Just after seeing the opera I received a mathematics book to review: The Universe in Zero Words by Dana Mackenzie (Princeton, £19.95). It presented, among other things, Einstein’s famous equation E=mc2, linking mass m with energy E. The large number c2 shows that a small amount of mass is equivalent to a huge amount of energy, leading to nuclear power and nuclear bombs. Einstein derived the equation in 1905. That was when he produced his first theory of relativity, showing that a moving body, particularly one travelling close to the speed of light, would appear distorted: lengths shortened, time going more slowly, and mass increased. A thought experiment about a body emitting two photons in opposite directions then led him to see that an apparent increase in mass would be matched by an apparent increase in the energy of the photons as their wavelengths were foreshortened. This led him to his famous equation.

Yet Einstein did much more than this. Before explaining what, let’s consider some other equations taken from Mackenzie’s book. One is Newton’s famous equation giving the gravitational attraction between two bodies, depending on the mass of each and the distance between them. Using his invention of the calculus, Newton then derived the equation of motion for planets orbiting the Sun, hence confirming and explaining empirical laws governing these orbits, discovered by Kepler. This stupendous achievement was the beginning of what became known as Newtonian mechanics, which reigned supreme until the late 19th century. Then came various discoveries leading to relativity theory and quantum mechanics. However, for sizeable bodies at reasonably low speeds all was well, and equations of motion could in principle be written down. Or so it seemed.

Indeed in 1954, in the early days of electronic computers, John von Neumann suggested computers would one day be able to predict the weather 30-60 days in advance. It hasn’t happened, though computer power has grown to measures unimaginable to von Neumann. One problem is that Newtonian mechanics contained surprises. The problem of two bodies was solved immediately but the three-body problem resisted all attempts.

Now you would think that given enough mathematical ingenuity equations would be found governing the motion of a mere three bodies such as Earth, Sun and Moon, affected only by gravitational forces between them. However, in the 20th century it turned out that a tiny alteration in position or velocity could lead to grotesque differences in the resulting motion. Move by a hair’s breadth and a stable motion of the three could turn unstable, with the Moon heading off to infinity. Tiny changes could lead to huge effects, and as is often said, the flutter of a butterfly’s wings in Siberia could alter the weather in London.
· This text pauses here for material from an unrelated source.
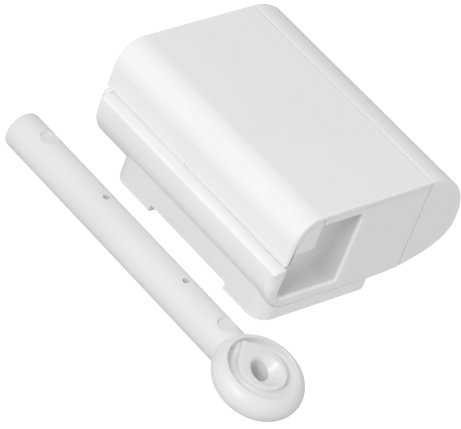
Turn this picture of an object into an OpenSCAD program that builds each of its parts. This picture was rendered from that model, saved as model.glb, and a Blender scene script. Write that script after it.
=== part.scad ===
// Toothpaste dispenser: a tube is drawn into the slot of the housing and wound up
// on a loose winding key. The housing slides onto a low bracket.
// +X runs along the housing to its open end, +Y from the slot to the nose, +Z up.
// The origin is the middle of the bracket's underside.

/* [Bracket] */
// Length of the bracket along the housing
base_l = 67; // [56:1:80]
// Depth of the bracket from front to back
base_w = 42.4; // [36:0.2:50]
// Height of the bracket without its rails
base_h = 3.9; // [3.5:0.1:5]
// Corner radius at the front of the bracket
base_front_r = 5.5; // [2:0.5:8]
// Corner radius at the back of the bracket
base_back_r = 2.5; // [1:0.5:6]
// Length of the foot at the open end
foot_near_l = 15.6; // [12:0.1:20]
// Length of the foot at the far end
foot_far_l = 17.2; // [12:0.1:20]
// Height of the finger recesses between the feet
notch_h = 2.5; // [1.5:0.1:2.8]
// Depth of each finger recess, from the front and from the back
notch_deep = 13; // [8:0.5:16]
// Thickness of each adhesive pad
pad_t = 0.8; // [0.5:0.1:1.2]
// Rim left around each adhesive pad
pad_rim = 1.8; // [1:0.1:3]

/* [Rails] */
// Width of a rail's head
rail_head_w = 8; // [6:0.2:9]
// Width of a rail's stem
rail_stem_w = 4; // [3:0.2:5]
// Thickness of a rail's head
rail_head_t = 0.8; // [0.6:0.1:1]
// Thickness of the ledge that a rail's head hooks over
ledge_t = 1; // [0.8:0.1:1.2]
// Distance from the front of the bracket to the first rail's middle
rail_front_y = 10; // [8:0.5:12]
// Distance between the two rails' middles
rail_pitch = 21.5; // [20:0.5:23]
// Play between the rails and their grooves
rail_gap = 0.25; // [0.2:0.05:0.35]

/* [Housing] */
// Length of the housing body
body_l = 79.5; // [66:0.1:96]
// Height of the housing from its underside to the top of the cover
housing_h = 33; // [31:0.1:40]
// Depth from the front of the lower jaw to the seam of the nose
seam_y = 53.5; // [48:0.1:65]
// How far the lower jaw stands in front of the bracket
jaw_proud = 0.8; // [0:0.1:1.5]
// Height of the lower jaw's lip above the underside
jaw_h = 15.4; // [13:0.1:16]
// Thickness of the lower jaw
jaw_t = 4.4; // [3:0.1:5]
// Radius of the lower front edge
jaw_r = 9.7; // [6:0.1:11]
// Thickness of the floor of the tube chamber
floor_t = 3.5; // [3.2:0.1:4.5]
// Width of the tube chamber
chamber_w = 23.9; // [20:0.1:30]
// Radius of the chamber's lower front corner
chamber_r = 2.5; // [1:0.5:4]
// Thickness of the wall between the chamber and the closed box
divider_t = 2; // [1.5:0.1:3]
// Thickness of the roof under the cover
roof_t = 1.9; // [1:0.1:2.4]
// Thickness of the end walls and the box walls
wall_t = 1.6; // [1.2:0.1:2.4]

/* [Cover] */
// How far the cover and the nose reach past the body's far end
cover_over = 2.1; // [1.6:0.1:3]
// Thickness of the cover's top
cover_t = 1.7; // [1.3:0.1:2.5]
// Thickness of the upper lip
lip_t = 1.9; // [1.5:0.1:2.5]
// How far the upper lip stands behind the lower jaw's front
lip_set = 2.7; // [1:0.1:3.5]
// Height of the slot between the lips
slot_gap = 1.2; // [1.2:0.1:3]
// How far the far wall's edge stands behind the lower jaw's front, in the slot
web_set = 1.4; // [0.5:0.1:2]
// How far the far end's plate stands out from the body
end_proud = 1.2; // [0.6:0.1:1.5]
// Outer radius from the upper lip to the top
cover_r = 8.5; // [6:0.5:9]

/* [Upper jaw] */
// Depth of the pressing bar behind the upper lip
bar_w = 7.9; // [5:0.1:9]
// Height of the bar's underside above the lip's lower edge
bar_rise = 3.9; // [2:0.1:5]
// How far the bar's end lies inside the housing's open end
bar_inset = 0.2; // [0.2:0.1:2]
// Chamfer along the bar's lower back edge
bar_chamfer = 0.8; // [0.3:0.1:1.5]

/* [Nose] */
// Length of the nose past the seam
nose_l = 17.9; // [14:0.1:22]
// Height of the nose's foremost point above the underside
nose_tip_h = 14.1; // [11:0.1:17]
// Length of the curve under the nose
belly_l = 33; // [26:0.5:36]
// Fullness of that curve, where 2 is an oval and more is squarer
belly_power = 2.35; // [2:0.05:2.8]
// Gap of the seam between the nose and the body
seam_gap = 0.3; // [0.2:0.1:0.5]
// Depth of the seam's groove
seam_depth = 0.8; // [0.4:0.1:1]
// Wall thickness of the nose
nose_wall = 1.6; // [1.2:0.1:2.4]

/* [Snap hooks] */
// Length of a hook along the housing
hook_l = 9; // [6:0.5:12]
// Thickness of a hook
hook_t = 1.4; // [1.2:0.1:1.8]
// How far a hook's tooth catches behind its window
hook_catch = 0.8; // [0.5:0.1:1]
// Play around a hook in its window
hook_gap = 0.2; // [0.1:0.05:0.3]
// Distance from the open end to the first hook's middle
hook_first_x = 18; // [14:1:22]
// Distance between the two hooks of a row
hook_pitch = 43; // [36:1:48]

/* [Winding key] */
// Diameter of the key's rod
rod_d = 11.8; // [10:0.1:14.4]
// Length from the rod's tip to the middle of the ring
key_l = 109; // [105:0.2:131]
// Outer diameter of the ring
ring_d = 27.3; // [24:0.1:28]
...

Chaotic behaviour became part of the story, but mostly it seemed under control. For example, in the stock market a share price goes up and down unpredictably from day to day, but there was a way to hedge against such variations by using options. This led to options trading, and Mackenzie tackles the Black-Scholes equation, which gives a means for pricing options. The trouble is that it assumes the spread of variations fits a normal distribution, and when that fails the equation delivers the wrong answer. Then all bets are off.

Now back to Einstein. After introducing his “Special” Theory of Relativity in 1905 he went further. The theory dealt with uniform motion, but what about acceleration? In the 1960s a debate raged in the pages of the Listener, where Herbert Dingle, a philosopher at University College London, insisted that Special Relativity had an inherent inconsistency. The space twins paradox brought it into focus: if one twin went off by spaceship he or she might experience a mere ten years, while the sibling on Earth might experience 20. After 40 years of earth time the twin would return a mere 20 years older. Fine, but what if you interchanged roles? Could you not argue that the travelling twin was “relatively” equivalent to the one left at home, and the 40 years and 20 years should be switched? The answer — and much hot air was expelled on this — is that the twins are not equivalent because of acceleration and deceleration for the travelling twin. But this was precisely Dingle’s point.

Years earlier, Einstein himself had thought about the problem of acceleration. He asked what the difference was between the force of gravity one feels standing in a stationary elevator, and the force one feels when the elevator sits in space and accelerates upwards? No difference, he concluded.

By 1908, Hermann Minkowski had put Einstein’s Relativity into a new form, mingling space and time in a four-dimensional space-time that made the equations of Special Relativity perfectly natural. In 1915, Einstein showed how to use Minkowski’s space-time, along with the mathematics describing curvature, in a way that incorporated gravity, and acceleration. This was the “General” Theory of Relativity, his greatest achievement, which incidentally underpins the accuracy of our modern global positioning system.

But look at how Einstein did it. He dwelt deeply on things. Would that our bankers could do the same, to say nothing of our politicians. If Special Relativity was at fault for not including acceleration, and Black-Scholes was at fault for assuming normal distributions, how do we describe the fault of those who handed out mortgages to people who couldn’t pay when house prices fell and they could no longer raise money by refinancing, or the misguided idealists who created the euro?

Einstein saw beyond his creation to correct its faults, but our politicians can’t do that. It’s no longer nuclear bombs that worry us, but the folly of human beings. An old story, I’m afraid.